The International Monetary Fund (IMF) expects the global output growth to fall from 3.4 per cent last year to 2.8 per cent, before rising to three per cent in 2024.
According to the report, developing countries owe almost 30 per cent of the total world debt of which roughly 70 per cent is attributable to China, India and Brazil.
The United Nations agency says that debt has become a substantial burden for developing countries due to limited access to financing, rising borrowing costs, currency devaluations and sluggish growth.
“These factors compromise their ability to react to emergencies, tackle climate change and invest in their people and their future,” the report reads.
It says that countries are facing the impossible choice of servicing their debt or serving their people, with 3.3 billion people living in countries that spend more on interest payments than on education or health.

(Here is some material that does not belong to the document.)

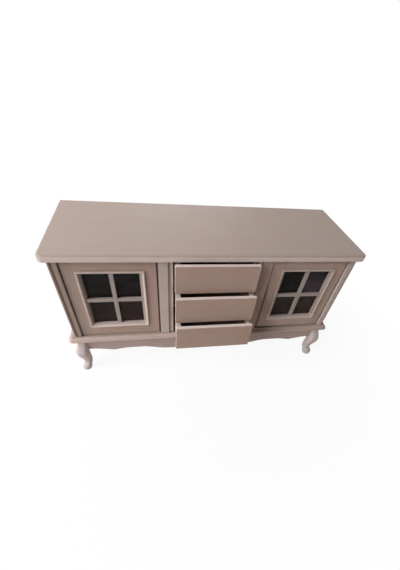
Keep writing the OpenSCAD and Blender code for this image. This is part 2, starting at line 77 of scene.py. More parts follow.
# the camera's place from the middle, from the front of the side panels and from the top
CAMERA_FROM = (-28.06 * MM, -108.01 * MM, 65.54 * MM)
# the floor keeps a faint shadow up to the first distance from the middle, and none from the second
FLOOR_NEAR, FLOOR_FAR = 85 * MM, 160 * MM
# vertices closer than this are joined
SEAM = 0.001 * MM
# edges sharper than this are eased
SHARP = math.radians(40)
# faces that meet at less than this are one flat face
FLAT = math.radians(0.5)
# the height of the square crown at the top of each leg
CROWN = 5.9 * MM
# the darker and the paler patches, as shares of the coat's red, green and blue
DARK_PATCH, PALE_PATCH = (0.97, 0.92, 0.905), (1.03, 1.065, 1.05)
# the room and the pale floor throw a slightly warm light
ROOM_TINT = (1, 0.85, 0.77, 1)
FLOOR_TINT = (0.8, 0.73, 0.68, 1)
# the near light is bluish, like light from the sky
SKY_TINT = (0.93, 1.0, 1.08)
WHITE = (1, 1, 1)
# how much painted reflection each light of a window shows, as a share of the usual amount, the upper pair
# and then the lower pair, each from left to right
PANE_REFLECTIONS = {"left": ((0.57, 0.63), (0.8, 1.3)), "right": ((0.25, 2.2), (0.9, 1.0))}


# ---------------------------------------------------------------- colours and nodes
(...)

“We are living in a world where debt disrupts prosperity for people and the planet,” the report reads in part.
Kenya’s public debt has been on the rise, increasing by a 10-year CAGR of 18.2 per cent to Sh9.6 trillion in April 2023, from Sh1.6 trillion in May 2012 primarily driven by the government’s huge borrowing to fund infrastructural projects and fund the budget.
The country’s rate of budget shortfall has averaged 7.4 per cent of GDP over the last 10 years coupled with the increasing debt servicing costs especially for US Dollar denominated commercial loans given the shilling’s continuous depreciation.
Public debt now accounts for close to 74 per cent of the country’s GDP, with the government spending a substantial amount of its annual budget to service debt.
The UN report calls for equality in debt servicing, lamenting that African countries borrow on average at rates that are four times higher than those of the United States and even eight times higher than those of Germany.
“High borrowing costs make it difficult for developing countries to fund important investments, which in turn further undermines debt sustainability and progress towards sustainable development,” the report says.
According to UNCTAD, developing countries’ debt trends have caused a rapid increase in total public interest payments relative to the size of their economies and government revenues.
Currently, half of developing countries devote more than 1.5 per cent of their GDP and 6.9 per cent of their government revenues to interest payments, a sharp increase over the last decade.
The rise of interest payments is a widespread problem. The number of countries where interest spending represents 10 per cent or more of public revenues increased from 29 in 2010 to 55 in 2020.
Furthermore, at least 19 developing countries including Kenya are spending more on interest than on education and 45 are spending more on interest than on health.
In the past ten years, the portion of external public debt owed to private creditors has risen across all regions, accounting for 62 per cent of developing countries’ total external public debt in 2021.
The agency says that the increasing share of public debt owed to private creditors presents two challenges.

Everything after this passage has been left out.